I don't see converting to WideChar as "converting to Unicode".   
Instead, it is
an mapping of the data in the 8-bit representation to the 16 or 32-bit
representation.  The question is, what is the semantics of that mapping?
There are different ways to specify that and so we should provide  
multiple
conversion operations.  Some of these may raise Chr and others may  
not; it
depends on the semantics.

>
>>> Instead, you should use BinaryIO and compose it with a charset  
>>> decoder.
>>> An implementation will only have a few charset representations in  
>>> main
>>> memory and certainly no variable width ones. If you use a general  
>>> charset
>>> decoder for reading, then you can support all charsets with the  
>>> same code.
>>
>> For converting between data on disk/wire/etc., filters are the way  
>> to go (TextIO
>> already has this property for newline conversion), but there is  
>> the issue
>> of OS interfaces; for example, pathnames.
>
> I'm not sure I understand your point here...
> Do you mean that some system/kernel calls will need a particular  
> charset?
> As far as I know the only kernel with that feature is the windows  
> kernel, where
> it can take UCS2 strings as well as ASCII. (Another reason UCS2 is  
> needed).
>
> For filenames on UNIX, I suppose you might want to write out UTF-8  
> strings.
> That's not a big problem, though, since the same structure which  
> can wrap
> the BinIO readers also converts WideString.string to  
> Word8Vector.vector with
> the charset you specify.
>
> I don't really see how any of this relates to the usefulness of  
> TextIO, though.
> You wouldn't have used TextIO to create filenames anyways, would you?

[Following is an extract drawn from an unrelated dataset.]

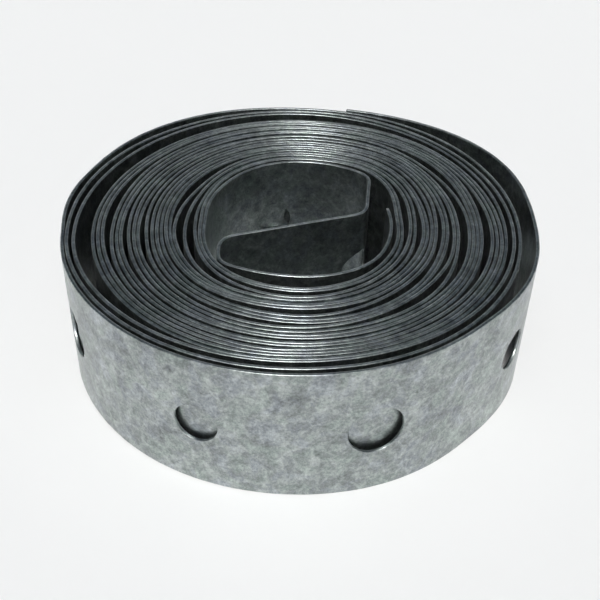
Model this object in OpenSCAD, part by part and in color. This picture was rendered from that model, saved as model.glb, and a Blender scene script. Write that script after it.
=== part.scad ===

Two points: TextIO already does translation, so one can imagine  
translation
for other multi-byte characters.  Second, TextIO takes string arguments
that specify filenames.  BTW, MacOS X supports Unicode filenames, but I
think they use UTF-8 to encode them.

>
>>> 1. If you write a string in SML 'val x = "asfasf"', then this  
>>> string must contain
>>> the code points which correspond to the symbol with shape 'a',  
>>> then 's', ...
>>> When you have a single storage type, with multiple charsets, then  
>>> this is
>>> ambiguous. ie: Is #"€" 0xA4 or 0x80? Depends on your charset!
>>
>> This was not the reason.  This problem is more of an editor  
>> problem and one of
>> the reasons that I'm not a big fan of extending the source token  
>> set of SML
>> beyond ASCII.
>
> I think I have explained myself badly; the problem I was trying to  
> describe
> has nothing to do with the editor. You are giving an SML compiler  
> an input
> file, that input file is in some character set the compiler  
> understands. The
> compiler knows that #"€" is the Euro sign, and the charset it was  
> written in
> the editor is irrelevant at this point, because the compiler  
> already decoded
> the file into it's internal representation.
>
> Rather, the problem comes in after the compiler does type  
> inference. The
> compiler has this character and it says, "Ok! This is going to be a  
> Char8.char
> which has an unspecified charset". Now, it has to think, what will  
> the binary
> value be that I write into the output programs text segment? The  
> compiler,
> as per your suggestion, doesn't know the charset of Char8, because you
> left it unspecified. Now it must decide, what on earth to do with a  
> Euro sign.
> Should it use 0xA4 for an ISO-8859-1 type of Char8 or 0x80 for a  
> windows
> extended ACSII Char8. The compiler knows that you want a Euro sign,  
> b/c
> that's what you wrote in the input file, but because Char8 does not  
> include
> a concept of charset, it is unable to decide what binary value this  
> turns into.
>
> This problem also appears for normal ASCII.
> Take the character #"c". What should the compiler do with it?
>
> It doesn't know your Char8 is going to be KOI8R, so it would  
> probably just
> use ASCII, and that means that when you later use the characters as  
> if it
> were a KOI8R it would be some completely random glyph, when what you
> clearly meant was the Russian letter 'c' (which sounds like 's').
>
> Does that make things more clear?
> This makes the fact that Char is ASCII extremely important.
> Otherwise, the compiler would have no way of transforming string  
> literals
> (which have been decoded/parsed already) into values in the heap.

I think you are drawing the wrong conclusion.  Instead of saying that  
Char.char
is ASCII, you should say that SML programs are interpreted as being  
encoded
in the ASCII character set (I think that the definition actually  
states this
assumption, but I don't have my copy handy to check).

>
>>> Finally, you would still need at least three representations  
>>> (1,2,4 byte).
>>> My proposal had five, which isn't terribly worse, and saves on the
>>> classification structures. If we say Char=ISO-8859-1, then there are
>>> only three structures in my proposal too. (Char, Ucs2, WideChar)
>>>
>>> I keep coming back to arguing for Char being ISO-8859-1. It makes  
>>> the
>>> problem of conversion between WideChar and Char so much cleaner...
>>
>> Why not just have 8-bit Char.char and 32-bit WideChar.char?
>
> Nearly all of Unicode fits into the first 16 bits. As a matter of
> practicality, many people use this for in-memory Unicode.